Opening Day

By the

April 5, 2001

Early April is the best time of year. Baseball season starts. On fields of dreams across the country, the boys of summer make an early appearance, and so begins America’s religious obsession with the game played on a diamond. The numbers may say that football or basketball is more popular, but the furor surrounding Opening Day each season is proof positive that baseball remains our national pasttime.

George W. Bush understands this. People forget that he’s a baseball man. Sure, he’s also an oil man and a military man, but first and foremost he’s a baseball man. He comes from baseball stock. His old man was a star first baseman in his Yale days. He was a part-owner of the Texas Rangers before he was the governor of Texas. Now he’s the President of the United States, and he’s taking baseball all the way to the oval office. All my partisan differences with the man aside, I loved seeing him out in the Rose Garden the other day with Yogi Berra and a slew of Hall of Famers, announcing that he was going to start a tee-ball league on the White House lawn. Genius, pure genius. I loved even more that he said he wanted to bring a team to the nation’s capital. Of course.

Washington, D.C. needs a lot of things. It needs a better education system. It needs more capital investment in its public transportation. It needs a more effective police presence. And in light of all these and other needs, vying to get a baseball team might seem frivolous or even downright irresponsible. Our leaders will try and sell it in different terms, talking about the economic impact a team will have on the city. I’m not so sure that’s the most important part, though. Think of the importance the Redskins have in our community or the Red Sox have in Boston or the Yankees have in New York. For better or worse, sporting teams can bring a city and a region together. They are something for the city to be proud of. Even when the Orioles are not doing well, the people of Baltimore are proud to call the team their own. They are proud to go to Camden Yards, proud because it is a beautiful ballpark and a great place to watch a game. And the people of Washington deserve no less.

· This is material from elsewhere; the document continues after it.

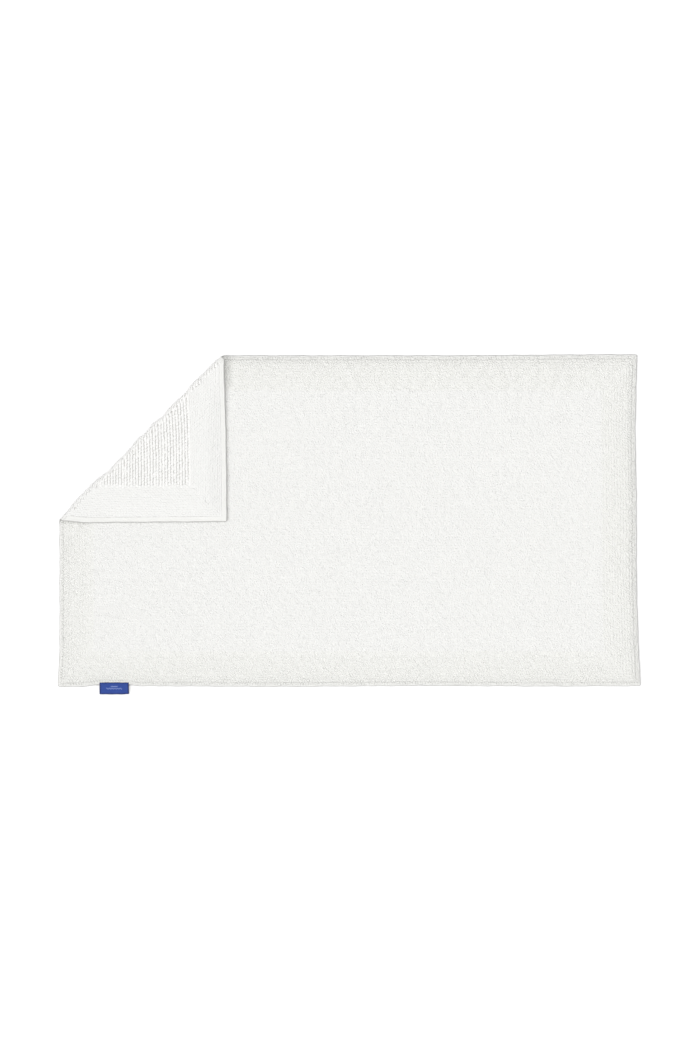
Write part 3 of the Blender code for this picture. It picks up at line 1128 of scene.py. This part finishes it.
for number, (start, end) in enumerate(((-field_x, 0.0), (0.0, field_x)), 1):
    sizes = {**rib_sizes, "Seed": 61 + number}
    panel = clipped(field_panel(start, end), rib_gap)
    piece = grown(f"ribs_field_{number}", back_rows, panel, sizes)
    plan_map(piece)
    settle(piece, "mat", "back_stitches", "field_back_stitches")

for seed, side in enumerate(("front", "right", "back", "left"), 71):
    band = band_outline(side, BACK_BAND_START, BORDER_REACH + 0.0030)
    sizes = {**flat_sizes, "Seed": seed}
    piece = grown(f"ribs_border_{side}", back_rows, clipped(band, rib_gap), sizes, side)
    lay(piece, lie_on_floor)
    settle(piece, "mat", "back_stitches", f"border_back_stitches_{side}")
    if side in ("back", "left"):
        sizes = {**flat_sizes, **fine, "Seed": seed + 10}
        piece = grown(f"ribs_flap_border_{side}", back_rows, clipped(band, -rib_gap), sizes, side)
        lay(piece, fold_over)
        settle(piece, "corner_flap", "back_stitches", f"flap_border_back_stitches_{side}")

sizes = {**rib_sizes, **fine, "Seed": 91}
piece = grown("ribs_flap_field", back_rows, clipped(corner, -rib_gap), sizes)
lay(piece, fold_over)
settle(piece, "corner_flap", "back_stitches", "flap_field_back_stitches")

# The ribs that go round the crease are laid out flat, as long as the bend is, and then bent.
bend_length = math.pi * (FOLD_AXIS_Z - BACK_Z / 2)
ends = (CREASE_HEM, CREASE_LENGTH - CREASE_HEM)
edges = (-STRIP_OVERLAP, 1 + STRIP_OVERLAP)
strip = []
for along, across in ((ends[0], edges[0]), (ends[1], edges[0]), (ends[1], edges[1]), (ends[0], edges[1])):
    apart = BEND_START - across * bend_length
    strip.append((-HALF_LENGTH + (along + apart) / math.sqrt(2), (along - apart) / math.sqrt(2)))
piece = grown("ribs_crease", back_rows, strip, {**rib_sizes, **fine, "Seed": 95})
flat = mesh_points(piece)
apart = inward(flat[:, 0], flat[:, 1])
along = (flat[:, 0] + HALF_LENGTH + flat[:, 1]) / math.sqrt(2)
move_points(piece, bend_round((BEND_START - apart) / bend_length, along, flat[:, 2]))
settle(piece, "fold", "back_stitches", "crease_back_stitches")

# ---------------------------------------------------------------------------
# Hem. A cotton tape is folded over the raw edge of the cloth, about 5 mm deep
# on the pile side and 9 mm underneath, and mitred at the corners. It follows the
# folded corner round the crease.
# ---------------------------------------------------------------------------
CORNER_RADIUS = 0.0030
TAPE_THICKNESS = 0.0006
HEM_STEP = 0.0045
HEM_DEPTH = 0.012
HEM_SWELL = 0.00016
HEM_WANDER = 0.00018
HEM_COLOUR = (0.80, 0.80, 0.78, 1)
HEM_GROOVE_COLOUR = (0.74, 0.735, 0.71, 1)
# The rim colour is painted shade along the hem's outer fold.
HEM_RIM_SHADE_COLOUR = (0.40, 0.395, 0.38, 1)
TWILL_PITCH = 0.0009
SIDES = {
    "left": ((-HALF_LENGTH, HALF_WIDTH), (0, -1), (1, 0), 2 * HALF_WIDTH),
    "front": ((-HALF_LENGTH, -HALF_WIDTH), (1, 0), (0, 1), 2 * HALF_LENGTH),
    "right": ((HALF_LENGTH, -HALF_WIDTH), (0, 1), (-1, 0), 2 * HALF_WIDTH),
    "back": ((HALF_LENGTH, HALF_WIDTH), (-1, 0), (0, -1), 2 * HALF_LENGTH),
}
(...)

Fittingly, the man who used to own the team that the Senators became, the Rangers, has come to town, and he wants a ballclub in the city just as badly as the rest of us. Bush understands what a baseball team could mean for the city. Now if only he’d put his money where his mouth is. The President should press Congress to help the city win a franchise.

The effort has been made before, unsuccessfully. Seemingly every season, the Montreal Expos threaten to move, and Washington, D.C. is always on the short list of places they could go. But a quick glance at the standings after Opening Day show that they’re still in Canada, and we’re still without a team here in D.C. There are a bunch of questions that need to be answered before we could get a team here, not least amongst them concerning where said team would actually play its games. One group of investors would like to move a club to Northern Virginia, yet call them a D.C. team. Another group conceives of a stadium in downtown D.C., in the tradition of the neo-classic stadiums that have been built recently. This approach would make more sense, as it would bring a team back to the city, and help to continue the restoration of downtown.

Bush could be the man to help make this all happen. He could run his new tee-ball league on days when the home team is playing away games. I didn’t vote for the guy, but I wouldn’t mind it if he owned my city’s baseball team.